The almost laughable statement — that Venezuela is causing a “national emergency” and is an “unusual and extraordinary threat to the national security of the United States — has justified every executive order issued against Venezuela by Presidents Obama and Trump.

What possible threat could Venezuela (and Cuba, for decades) pose? Being socialist governments? Lifting their poorest out of abject poverty while we accelerate economic inequality? Housing the homeless better than the U.S.? Achieving higher literacy rates in the case of both countries and longer life expectancy, in the case of socialist Cuba, than we have?

Our real national security threat is the erosion of democracy and morality within our borders when we cage refugee children from Central America, terrorizing them and violating their human rights.

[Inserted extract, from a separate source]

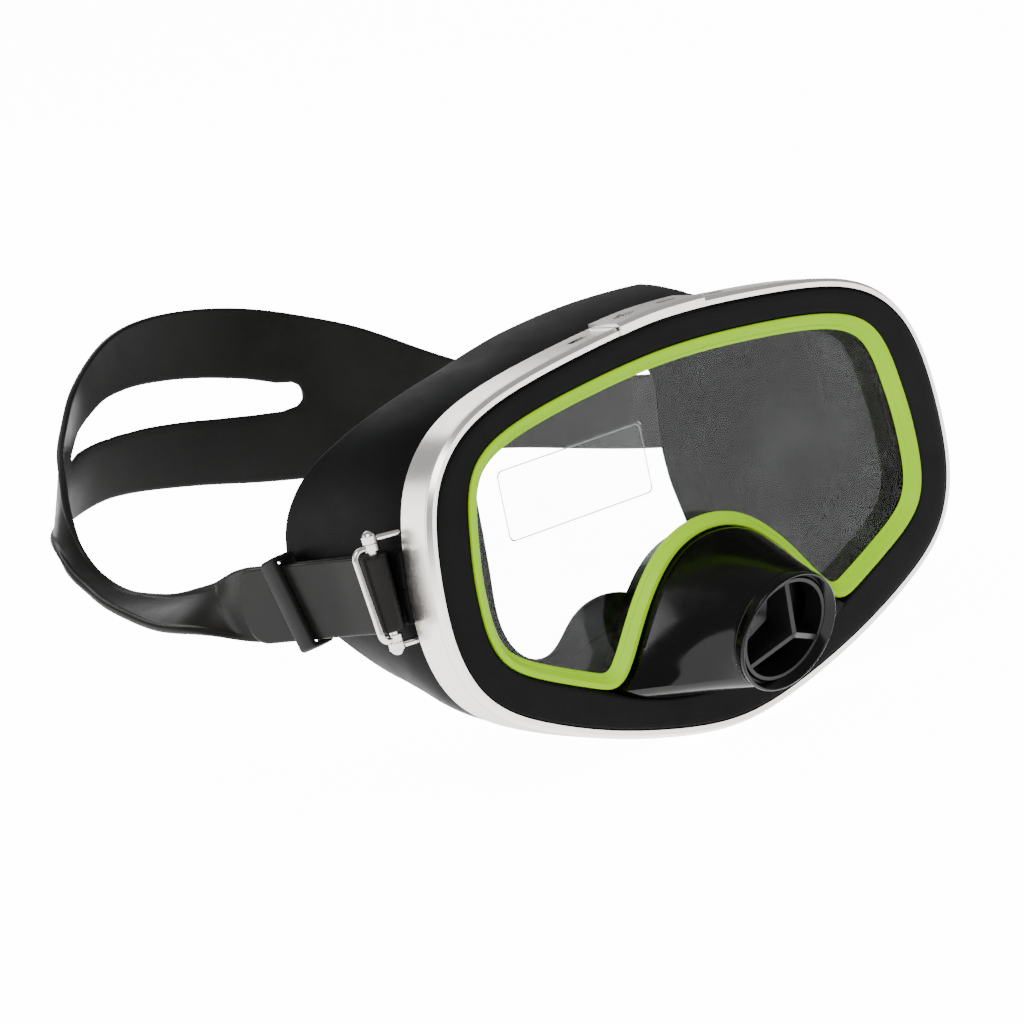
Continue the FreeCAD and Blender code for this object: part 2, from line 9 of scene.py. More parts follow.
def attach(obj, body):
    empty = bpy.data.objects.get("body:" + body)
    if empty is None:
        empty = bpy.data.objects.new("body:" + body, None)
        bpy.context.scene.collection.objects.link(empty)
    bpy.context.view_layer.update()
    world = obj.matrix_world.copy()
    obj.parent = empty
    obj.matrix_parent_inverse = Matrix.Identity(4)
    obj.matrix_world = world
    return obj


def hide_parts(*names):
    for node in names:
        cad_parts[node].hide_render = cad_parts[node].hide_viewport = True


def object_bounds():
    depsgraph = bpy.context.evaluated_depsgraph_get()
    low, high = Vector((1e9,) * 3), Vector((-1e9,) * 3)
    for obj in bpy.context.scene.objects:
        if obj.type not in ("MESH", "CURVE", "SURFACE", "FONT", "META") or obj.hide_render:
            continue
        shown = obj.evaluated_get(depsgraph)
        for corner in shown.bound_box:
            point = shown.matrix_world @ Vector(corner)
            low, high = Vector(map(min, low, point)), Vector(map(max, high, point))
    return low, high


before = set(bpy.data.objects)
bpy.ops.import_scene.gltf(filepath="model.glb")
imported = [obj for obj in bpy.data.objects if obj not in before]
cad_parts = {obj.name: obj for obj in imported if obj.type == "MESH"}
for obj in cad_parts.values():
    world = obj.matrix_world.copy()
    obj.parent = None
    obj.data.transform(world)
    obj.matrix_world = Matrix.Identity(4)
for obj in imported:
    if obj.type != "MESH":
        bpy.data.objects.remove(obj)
old_low, old_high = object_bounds()
MM = 0.001

# ---------------------------------------------------------------- camera
RIGHT = Vector((0.7470774, -0.6311220, -0.2087111))
ABOVE = Vector((0.2753646, 0.0080546, 0.9613061))
AHEAD = Vector((0.6050204, 0.7756417, -0.1798060))
camera_data = bpy.data.cameras.new("camera")
camera_data.sensor_width = 36.0
camera_data.lens = 193.36
camera_data.clip_end = 100
camera = bpy.data.objects.new("camera", camera_data)
bpy.context.scene.collection.objects.link(camera)
pose = Matrix((RIGHT, ABOVE, -AHEAD)).transposed().to_4x4()
pose.translation = Vector((-0.878407, -1.049091, 0.261733))
camera.matrix_world = pose
bpy.context.scene.camera = camera

# ---------------------------------------------------------------- shapes shared with the CAD, in mm
# Half outlines, x >= 0, from the top centre clockwise to the bottom centre: (x, z).
RIM = [(0, 51.9), (11, 51.5), (31.5, 49.6), (50, 47.0), (62.5, 43.9), (70.5, 40.2),
       (76.2, 35.6), (80.6, 29.6), (83.6, 21.5), (85.4, 10), (85.8, -1), (85.2, -8.5),
       (83.6, -15), (80.2, -21.8), (73.8, -28.4), (63.4, -34.6), (51.8, -39.8),
       (39.5, -44.3), (25.5, -48.3), (11.8, -51.2), (0, -52.2)]
OVAL = [(0, 44.5), (9, 44.3), (30, 42.7), (47, 40.5), (57, 38.3), (63.6, 35.7),
        (68.6, 31.8), (71.8, 26.3), (74.0, 17.5), (75.5, 7), (75.8, -2.5), (74.9, -10.4),
        (72.2, -16.4), (67.3, -20.9), (59.5, -25.2), (51.5, -28.9), (44, -32.4),
        (36, -36.2), (26, -39.8), (13, -42.5), (0, -43.3)]
SKIRT_17 = [(0, 55), (11, 54.7), (32, 52.8), (51.5, 50.0), (64.5, 46.6), (73, 42.5),
            (79, 37.2), (83.6, 30.6), (86.6, 21.7), (88.2, 10), (88.4, -1), (87.4, -9),
            (85.2, -16.2), (81.4, -23.2), (74.4, -29.8), (63.8, -35.8), (52.2, -40.8),
            (39.7, -45.2), (25.5, -49.1), (11.8, -51.8), (0, -52.6)]
SKIRT_35 = [(0, 57), (14, 56.7), (32, 55.3), (50, 53), (64, 49.4), (74, 44.5), (82, 37),
            (87.5, 28), (90.5, 17), (91, 6), (89.2, -4), (85.2, -12.5), (79.5, -20),
            (71.5, -26.6), (61.5, -32.4), (50, -37.4), (37.5, -41.8), (24.5, -45.4),
            (11.5, -47.6), (0, -48.2)]
SKIRT_62 = [(0, 60.5), (14, 60.2), (32, 58.8), (50, 56.3), (66, 52), (78, 45.5),
            (87, 36), (92, 26), (94.2, 15), (93.2, 3), (88.2, -7), (81, -15.5),
            (72.5, -22), (62.5, -27.6), (51, -32.4), (38.5, -36.4), (26, -39.2),
            (13, -41), (0, -41.6)]
FACE = [(0, 38.5), (10, 38.3), (20, 37.3), (27, 34.2), (31, 28.5), (32.2, 20), (32.3, 10),
        (32.8, 0), (34, -9), (35, -17), (34.2, -24.5), (30.5, -29.5), (24.5, -31), (17.5, -28.6),
        (11, -24.6), (5.5, -22.6), (0, -22)]
SEAL_DEPTH, SEAL_T = 50.0, 1.1
# Where the skirt's rear edge lies: (angle above the horizontal in degrees, depth).
REAR_EDGE = [(90, 35), (63, 33.5), (45, 29), (36, 32), (30, 38), (25.8, 44.5), (22.6, 48.5),
             (17.4, 51.3), (13.8, 52.5), (2, 51), (-3, 46.7), (-6.7, 42), (-11, 39.8),
             (-15, 38.6), (-25, 38.4), (-39, 38), (-59, 37), (-90, 36)]
ARCH = [(38.2, -34.2), (36.7, -33.0), (33.9, -30.7), (31.3, -27.3), (28.3, -22.9),
        (23.8, -16.8), (18.8, -11.4), (12.8, -7.0), (6.6, -4.5), (0, -3.7)]
FOOT_LOW = [(38.2, -34.2), (35.5, -36.1), (26, -39.7), (13, -42.3), (0, -43.1)]
ARCH_IN = [(33.9, -34.2), (32.0, -32.2), (29.2, -28.7), (26.2, -24.3), (21.8, -18.3),
           (17.1, -13.3), (11.5, -9.3), (6.0, -7.0), (0, -6.2)]
FOOT_LOW_IN = [(33.9, -34.2), (25.2, -37.4), (12.7, -39.9), (0, -40.6)]
TAU = math.radians(22.5)
OUTLET = np.array([0, -23.4, -29.9])
TUBE_R, BORE_R, TUBE_L, BORE_L = 16.3, 14.0, 3.6, 14.0
BASE_FRONT, FOOT_REAR = -2.3, 11.0
WALL = 2.4
PIN = np.array([92.1, 15.9, 7.0])
RUN_OUT, RUN_DOWN = math.radians(8.5), math.radians(3.0)
LAYER, WRAP, STRAP_T, STRAP_W, TAIL_L = 1.2, 2.2, 2.0, 19.5, 48.0
KEEPER_AT, KEEPER_SLANT = 30.0, math.radians(16)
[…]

We have a history of undermining and overturning democratically elected governments (Iran in 1953, Chile in 1973, Guatemala in 1954, El Salvador in 1960, Honduras in 2009, to name a few). Yet we hypocritically demonize other governments for endangering our national security.

As we starve those poorer, brown and black-skinned Venezuelans who legally elected (as validated by the Carter Center and other monitors) and continue to support their current government, another vital sign of our political degradation is that both parties Republican and Democrat, with few low-voiced exceptions, support this war by another name.

Recall the Monroe Doctrine of 1823 from grade school history? President James Monroe proclaimed that European nations could not colonize nor otherwise interfere in North and South American countries. Ironically, since 1890, the U.S. has intervened in Latin American elections, civil wars and revolutions at least 56 times, according to historian and author Mark Becker, to bolster US corporate interests and to eliminate democratically elected governments and leftist movements.

How true that we have met the enemy and he is us.

Pat Hynes directs the Traprock Center for Peace and Justice.